-- begin --

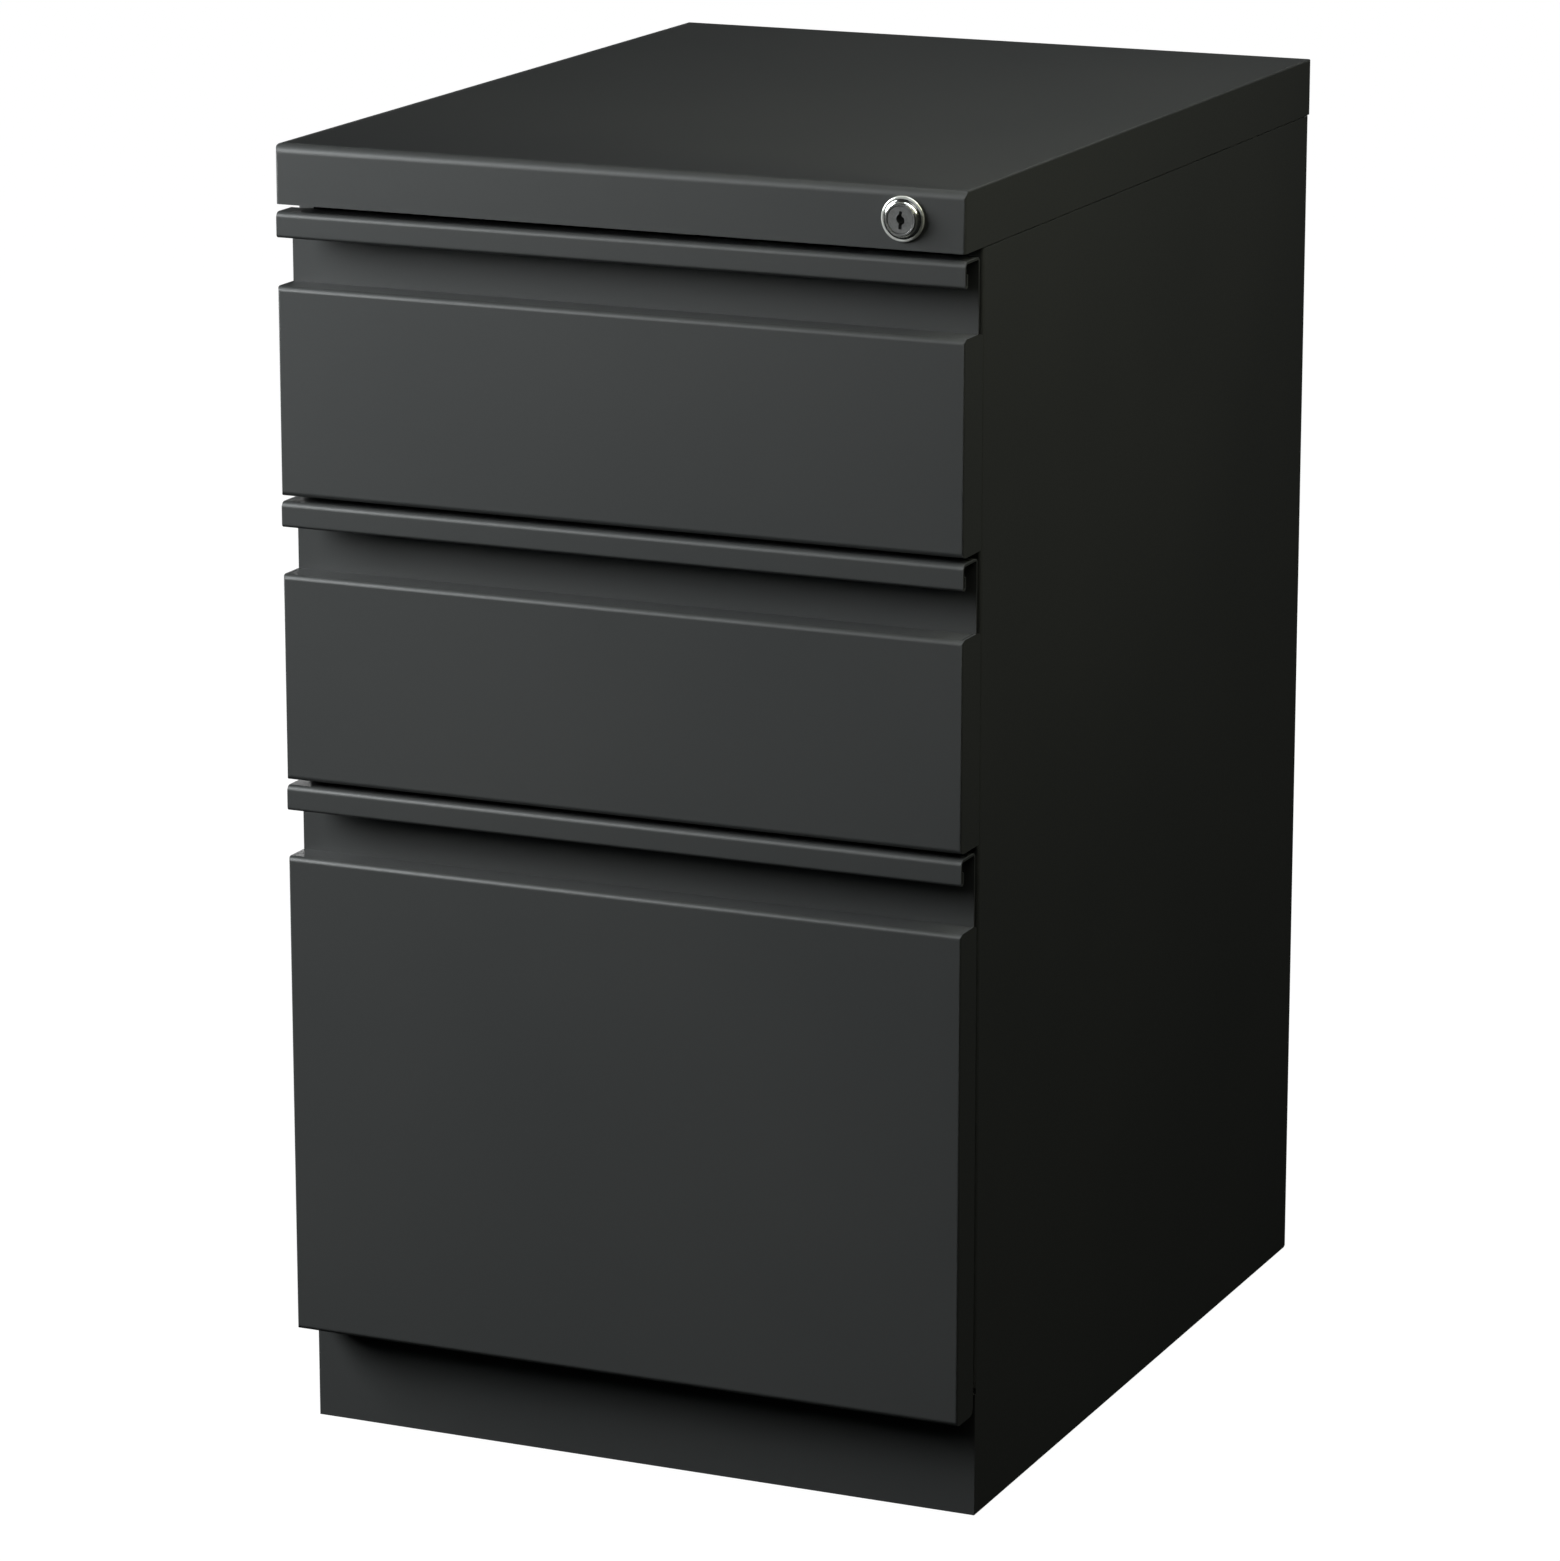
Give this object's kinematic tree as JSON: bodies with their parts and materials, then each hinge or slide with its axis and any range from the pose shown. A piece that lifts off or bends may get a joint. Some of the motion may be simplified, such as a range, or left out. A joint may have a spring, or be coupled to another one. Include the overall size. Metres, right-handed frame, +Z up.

-- end --
-- begin --

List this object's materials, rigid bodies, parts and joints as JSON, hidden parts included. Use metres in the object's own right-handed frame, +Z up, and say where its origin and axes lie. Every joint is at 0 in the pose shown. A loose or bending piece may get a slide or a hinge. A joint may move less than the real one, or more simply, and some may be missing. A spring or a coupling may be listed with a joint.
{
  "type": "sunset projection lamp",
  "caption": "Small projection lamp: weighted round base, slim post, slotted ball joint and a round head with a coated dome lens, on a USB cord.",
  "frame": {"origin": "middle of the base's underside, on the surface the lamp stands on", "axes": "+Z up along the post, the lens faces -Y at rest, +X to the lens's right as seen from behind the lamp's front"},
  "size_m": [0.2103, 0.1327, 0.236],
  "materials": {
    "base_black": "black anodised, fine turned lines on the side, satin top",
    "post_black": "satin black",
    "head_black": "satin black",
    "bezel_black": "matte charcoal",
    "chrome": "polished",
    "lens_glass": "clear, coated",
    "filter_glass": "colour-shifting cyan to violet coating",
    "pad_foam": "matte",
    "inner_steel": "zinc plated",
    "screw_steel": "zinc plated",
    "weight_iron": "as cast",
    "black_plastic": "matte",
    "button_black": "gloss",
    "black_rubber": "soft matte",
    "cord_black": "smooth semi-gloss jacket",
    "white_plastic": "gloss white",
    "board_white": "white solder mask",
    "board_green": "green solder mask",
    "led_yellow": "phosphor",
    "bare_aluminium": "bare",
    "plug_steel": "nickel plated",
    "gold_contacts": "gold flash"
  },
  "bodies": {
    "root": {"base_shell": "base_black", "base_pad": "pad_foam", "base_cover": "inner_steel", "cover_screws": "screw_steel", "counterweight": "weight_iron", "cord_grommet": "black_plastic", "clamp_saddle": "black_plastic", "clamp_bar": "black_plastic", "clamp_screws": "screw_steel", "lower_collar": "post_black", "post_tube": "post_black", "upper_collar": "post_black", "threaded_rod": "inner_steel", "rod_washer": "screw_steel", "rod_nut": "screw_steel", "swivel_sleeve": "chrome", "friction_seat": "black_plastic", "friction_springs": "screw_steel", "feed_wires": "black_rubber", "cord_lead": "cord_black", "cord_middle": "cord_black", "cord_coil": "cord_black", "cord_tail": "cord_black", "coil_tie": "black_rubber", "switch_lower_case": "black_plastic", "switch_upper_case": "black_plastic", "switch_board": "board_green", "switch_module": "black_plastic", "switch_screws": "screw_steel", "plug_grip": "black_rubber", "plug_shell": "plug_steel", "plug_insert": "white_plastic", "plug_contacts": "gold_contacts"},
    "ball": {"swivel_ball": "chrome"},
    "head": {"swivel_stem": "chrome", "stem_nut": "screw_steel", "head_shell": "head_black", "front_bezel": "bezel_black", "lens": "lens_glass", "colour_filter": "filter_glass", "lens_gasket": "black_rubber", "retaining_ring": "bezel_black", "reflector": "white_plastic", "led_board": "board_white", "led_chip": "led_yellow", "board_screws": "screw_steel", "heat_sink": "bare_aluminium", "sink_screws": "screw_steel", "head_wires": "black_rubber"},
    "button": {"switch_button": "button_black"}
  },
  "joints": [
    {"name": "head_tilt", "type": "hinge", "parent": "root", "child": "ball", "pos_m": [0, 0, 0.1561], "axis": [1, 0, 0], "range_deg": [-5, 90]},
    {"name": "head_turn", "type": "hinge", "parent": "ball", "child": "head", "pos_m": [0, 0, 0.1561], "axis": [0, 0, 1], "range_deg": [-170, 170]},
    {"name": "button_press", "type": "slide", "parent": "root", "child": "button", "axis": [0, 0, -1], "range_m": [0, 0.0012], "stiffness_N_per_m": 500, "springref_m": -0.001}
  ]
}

-- end --

# Your goal
From the entries above, copy out every line where the string "frame" appears.

# Written solution
Give this object's kinematic tree as JSON: bodies with their parts and materials, then each hinge or slide with its axis and any range from the pose shown. A piece that lifts off or bends may get a joint. Some of the motion may be simplified, such as a range, or left out. A joint may have a spring, or be coupled to another one. Include the overall size. Metres, right-handed frame, +Z up.
List this object's materials, rigid bodies, parts and joints as JSON, hidden parts included. Use metres in the object's own right-handed frame, +Z up, and say where its origin and axes lie. Every joint is at 0 in the pose shown. A loose or bending piece may get a slide or a hinge. A joint may move less than the real one, or more simply, and some may be missing. A spring or a coupling may be listed with a joint.
  "frame": {"origin": "middle of the base's underside, on the surface the lamp stands on", "axes": "+Z up along the post, the lens faces -Y at rest, +X to the lens's right as seen from behind the lamp's front"},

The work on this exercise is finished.